▶ [Task objective]: Restate the complete material exactly.

▶ [Available data]:
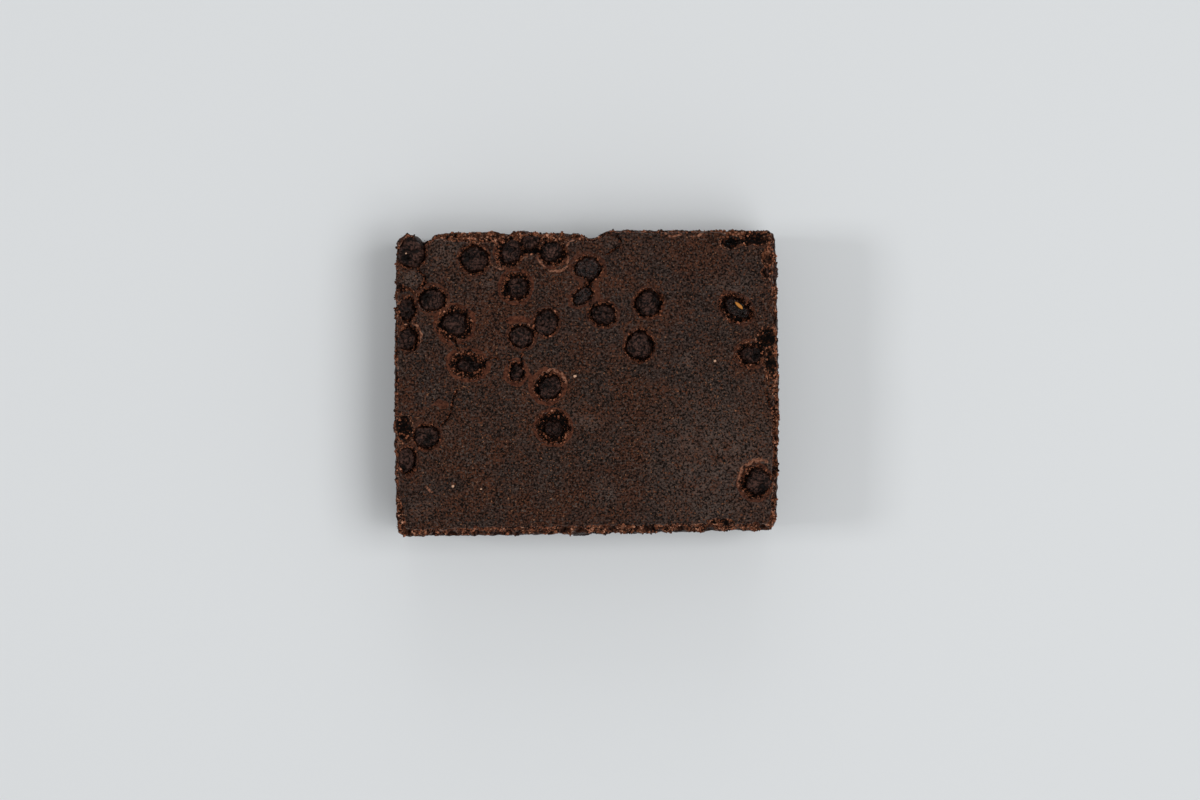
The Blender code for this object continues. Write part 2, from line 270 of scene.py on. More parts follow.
# Where the crust is broken back further from the wall: centre, radii, and how much further.
BROKEN_BACK = (
    ((-16.0, 31.5), (15.0, 6.0), 1.7),
    ((37.0, 31.5), (6.0, 6.0), 1.3),
    ((40.0, 0.0), (3.0, 26.0), 0.75),
    ((0.0, -32.0), (60.0, 7.0), 1.15),
    ((-40.0, -30.0), (4.0, 7.0), 0.8),
    ((-40.0, 0.0), (3.0, 20.0), 0.3),
)


def drop_form(node):
    """Centre, half length, half width and turn in plan of a drop, from the frame's own solid."""
    corners = np.array([v.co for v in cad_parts[node].data.vertices]) * 1000
    plan = np.unique(np.round(corners[:, :2], 3), axis=0)
    low, high = (np.array(corner) * 1000 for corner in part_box(node))
    spread = np.cov((plan - plan.mean(axis=0)).T)
    _, axes = np.linalg.eigh(spread)
    along = axes[:, 1]
    turn = math.atan2(along[1], along[0])
    across = np.array((-along[1], along[0]))
    half = [np.ptp(plan @ axis) / 2 for axis in (along, across)]
    centre = (low[:2] + high[:2]) / 2
    return centre, half[0], half[1], turn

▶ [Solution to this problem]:
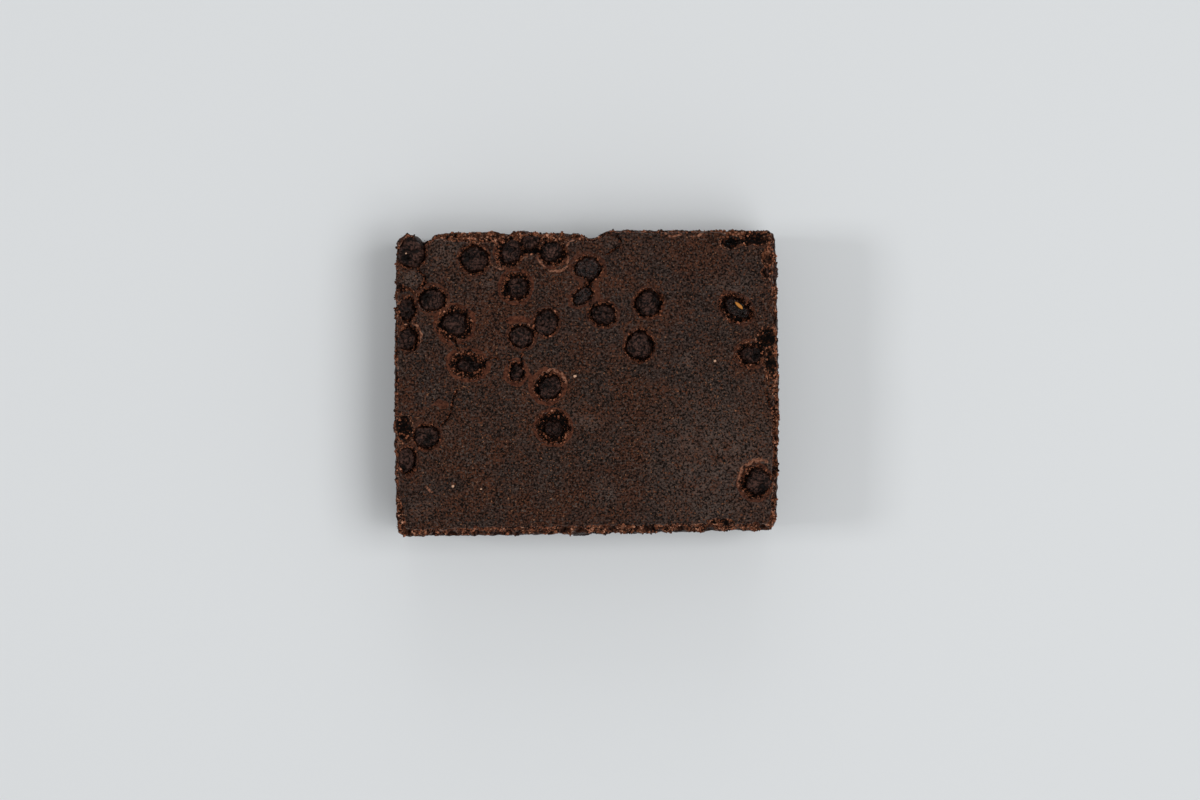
The Blender code for this object continues. Write part 2, from line 270 of scene.py on. More parts follow.
# Where the crust is broken back further from the wall: centre, radii, and how much further.
BROKEN_BACK = (
    ((-16.0, 31.5), (15.0, 6.0), 1.7),
    ((37.0, 31.5), (6.0, 6.0), 1.3),
    ((40.0, 0.0), (3.0, 26.0), 0.75),
    ((0.0, -32.0), (60.0, 7.0), 1.15),
    ((-40.0, -30.0), (4.0, 7.0), 0.8),
    ((-40.0, 0.0), (3.0, 20.0), 0.3),
)


def drop_form(node):
    """Centre, half length, half width and turn in plan of a drop, from the frame's own solid."""
    corners = np.array([v.co for v in cad_parts[node].data.vertices]) * 1000
    plan = np.unique(np.round(corners[:, :2], 3), axis=0)
    low, high = (np.array(corner) * 1000 for corner in part_box(node))
    spread = np.cov((plan - plan.mean(axis=0)).T)
    _, axes = np.linalg.eigh(spread)
    along = axes[:, 1]
    turn = math.atan2(along[1], along[0])
    across = np.array((-along[1], along[0]))
    half = [np.ptp(plan @ axis) / 2 for axis in (along, across)]
    centre = (low[:2] + high[:2]) / 2
    return centre, half[0], half[1], turn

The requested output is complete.